Türkiye neredeyse yirmi yıldır, içinde bulunduğu coğrafik yapıda, herkes ile kavgalı Saray ve Hükümet elinde, başlattığı savaşları bitiremeyen zavallı bir ülke durumuna düştü. Taliban'ın Afganistan'da iktidarı ele geçirmesine neden sevindiklerini hala anlamış değiliz. Saray, Suriye, Libya ve Irak cephesinden sonra bir de Afganistan cephesi mi açacak, dersiniz!

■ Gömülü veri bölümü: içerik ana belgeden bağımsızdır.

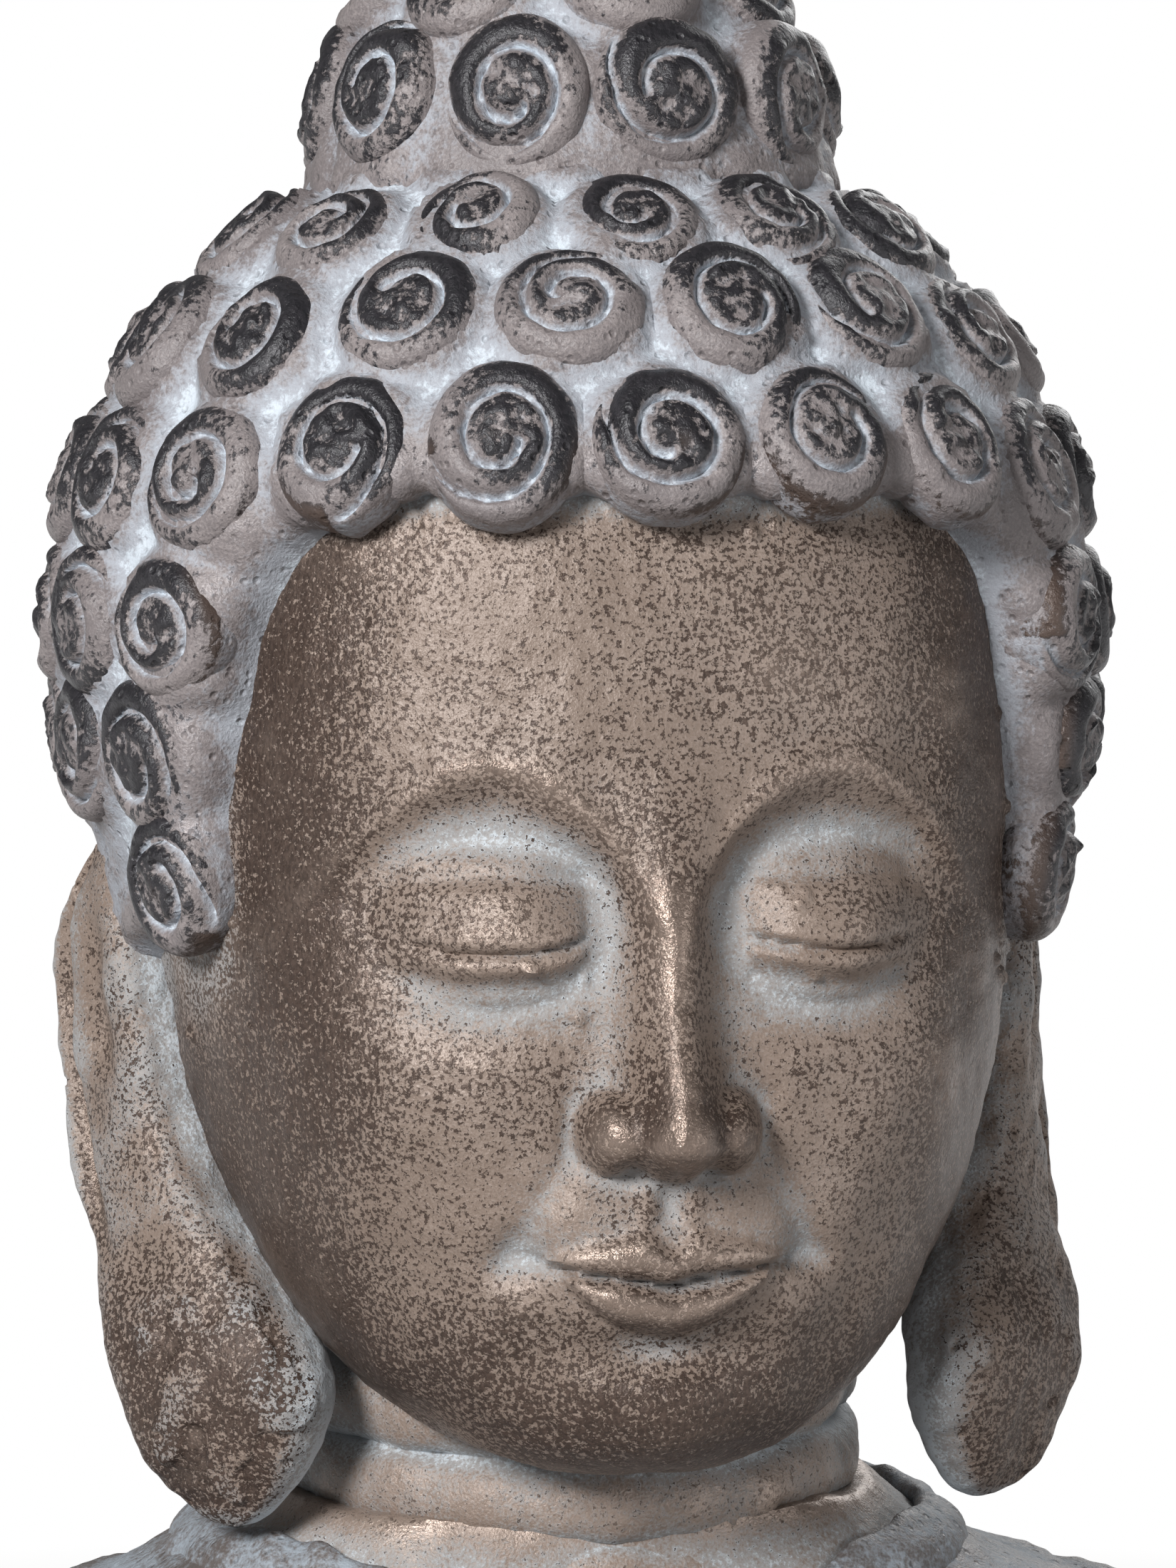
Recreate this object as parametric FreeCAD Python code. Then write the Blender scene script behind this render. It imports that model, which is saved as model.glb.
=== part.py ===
"""Buddha bust in cast stone: head, neck and robed shoulders on a closed base.

Millimetres. +Z up, the face looks along -Y, +X is the figure's left.
The origin is the middle of the plane that the felt pads rest on.
The casting is hollow: shells luted together, tied through the neck by a grouted steel dowel.
The snail curls are pressed one by one and luted to the scalp in level rings.
"""
import FreeCAD
import Part
import math
import os

V = FreeCAD.Vector

# Driving dimensions
TOTAL_HEIGHT = 300.0
HEAD_WIDTH = 141.0              # over the curls
CHIN_HEIGHT = 98.0
SHOULDER_WIDTH = 244.0
WALL = 9.0                      # casting thickness

# Scalp and topknot
CURL_HEIGHT = 5.5
SCALP_RADIUS = HEAD_WIDTH / 2 - CURL_HEIGHT
SCALP_CENTRE = V(0, 0, 202)
SCALP_TAPER = 8.0               # degrees: below its equator the scalp narrows as a cone
SCALP_BOTTOM = 120.0
HAIR_RIM_FRONT = V(0, -30, 170)  # the lower rim of the hair slants from here
HAIR_RIM_BACK = V(0, 60, 136)   # down to here
TOPKNOT_RADIUS = 30.0
TOPKNOT_CENTRE = V(0, 2, TOTAL_HEIGHT - CURL_HEIGHT - TOPKNOT_RADIUS)

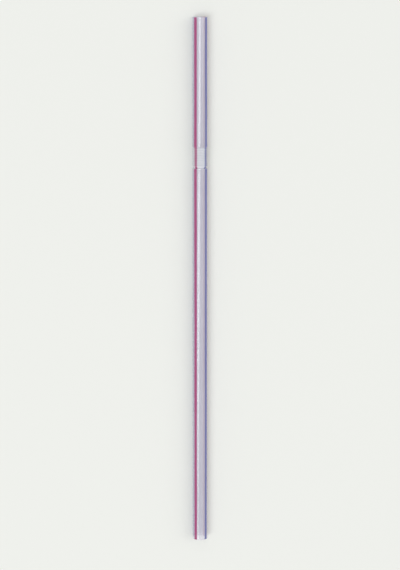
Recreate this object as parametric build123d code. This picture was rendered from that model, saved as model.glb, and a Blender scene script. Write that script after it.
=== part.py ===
from build123d import *
import math
import os

# A bendable drinking straw, formed from one thin plastic tube.
# Sizes are in millimetres. The straw lies on its side along Y, with its mouth end at +Y,
# and touches the surface below it along one line at Z = 0.

# The tube
outside_diameter = 6.0
wall = 0.15
overall_length = 210.0
mouth_tube_length = 50.0

# The bellows, pushed shut as on a new straw: a stack of thin cones, each nested in the next
ring_count = 12
fold_depth = 0.75
nesting_gap = 0.20
# How far each cone leans from square to the straw's axis, in degrees
cone_angle = 58.0

# Half a wall lies to each side of the middle of the wall, which runs from crest to root and back
half_wall = wall / 2
crest_radius = outside_diameter / 2 - half_wall
root_radius = crest_radius - fold_depth

# Two neighbouring cones are a wall and a gap apart, measured square to their sides
cone_length = fold_depth * math.tan(math.radians(cone_angle))
ring_pitch = (wall + nesting_gap) / math.cos(math.radians(cone_angle))
bellows_length = (ring_count - 1) * ring_pitch + cone_length
long_tube_length = overall_length - mouth_tube_length - bellows_length


def middle_of_wall():
    """Corners along the middle of the wall, from the tip to the mouth.

    X is the distance from the straw's axis and Y the distance from the tip. The long tube ends in
    a square shoulder, down to the first root. Each ring runs out along one cone from its root to
    its crest, and the wall folds back under that cone to the root of the next ring.
    """
    corners = [Vector(crest_radius, 0), Vector(crest_radius, long_tube_length)]
    for ring in range(ring_count):
        root = long_tube_length + ring * ring_pitch
        corners.append(Vector(root_radius, root))
        corners.append(Vector(crest_radius, root + cone_length))
    corners.append(Vector(crest_radius, overall_length))
    return corners


def wall_surface(corners, side):
    """Points along one surface of the wall, outside (side 1) or inside (side -1).

    The surface is half a wall from the middle. A fold is sharp on its inner side, and blunt on its
    outer side, where two chords cut the circle of half a wall round its corner.
    """
    runs = [(end - start).normalized() for start, end in zip(corners, corners[1:])]
    normals = [Vector(run.Y, -run.X) * side for run in runs]
    points = [corners[0] + normals[0] * half_wall]
    for corner, before, after in zip(corners[1:-1], normals, normals[1:]):
        halfway = (before + after).normalized()
        if before.cross(after).Z * side > 0:
            points += [corner + normal * half_wall for normal in (before, halfway, after)]
        else:
            points.append(corner + halfway * (half_wall / halfway.dot(before)))
    points.append(corners[-1] + normals[-1] * half_wall)
    return points


def wall_profile():
    """The cut through one side of the straw, with the tip and the mouth cut square."""
    corners = middle_of_wall()
    outside = wall_surface(corners, 1)
    inside = wall_surface(corners, -1)
    return make_face(Polyline(*outside, *reversed(inside), close=True))


def drinking_straw():
    """The profile turned once round the straw's axis, with the straw centred and laid down."""
    whole_tube = revolve(wall_profile(), Axis.Y)
    return Pos(0, -overall_length / 2, outside_diameter / 2) * whole_tube


os.makedirs("parts", exist_ok=True)
export_step(drinking_straw(), "parts/drinking_straw.step")
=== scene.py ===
import math

import bpy
import numpy as np
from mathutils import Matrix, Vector


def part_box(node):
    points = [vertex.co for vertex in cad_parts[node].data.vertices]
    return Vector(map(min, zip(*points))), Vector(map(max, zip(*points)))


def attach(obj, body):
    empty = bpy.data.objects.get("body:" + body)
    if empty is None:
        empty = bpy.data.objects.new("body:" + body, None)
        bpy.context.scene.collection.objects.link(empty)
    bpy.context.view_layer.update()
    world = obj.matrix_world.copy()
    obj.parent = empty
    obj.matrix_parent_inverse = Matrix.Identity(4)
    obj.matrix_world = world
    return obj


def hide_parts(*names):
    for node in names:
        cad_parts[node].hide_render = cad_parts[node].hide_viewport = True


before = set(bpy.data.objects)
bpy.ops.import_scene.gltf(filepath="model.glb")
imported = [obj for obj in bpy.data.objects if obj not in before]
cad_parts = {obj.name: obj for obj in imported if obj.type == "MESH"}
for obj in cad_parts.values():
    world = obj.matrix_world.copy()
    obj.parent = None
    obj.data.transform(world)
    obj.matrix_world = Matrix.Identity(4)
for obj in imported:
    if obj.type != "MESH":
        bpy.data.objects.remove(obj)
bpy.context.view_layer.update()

# A bendable drinking straw that lies on a pale floor, with its mouth end at +Y.
# The straw's sizes are in millimetres and become metres in its mesh. The floor, the lamps and the
# camera are in metres.
millimetre = 0.001

# The straw's own box gives its length, its outside radius and the height of its axis
lowest, highest = (np.array(corner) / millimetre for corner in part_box("drinking_straw"))
overall_length = highest[1] - lowest[1]
outside_radius = (highest[2] - lowest[2]) / 2
axis_height = (highest[2] + lowest[2]) / 2
tip_place = lowest[1]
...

Joe Biden'in Afganistan konusundaki kararını yerinde bulan bir yazar “Biden, Kandahar'a pirinçe giderken, Kansas'taki bulgurdan olmak istemiyor!” yorumunu yapmış. Bu zor kararlar, Joe Biden'a bir de Nobel Barış Ödülü getirirse, Eski Başkan Trump'ın turuncu suratının alacağı rengi şimdiden merak ediyorum!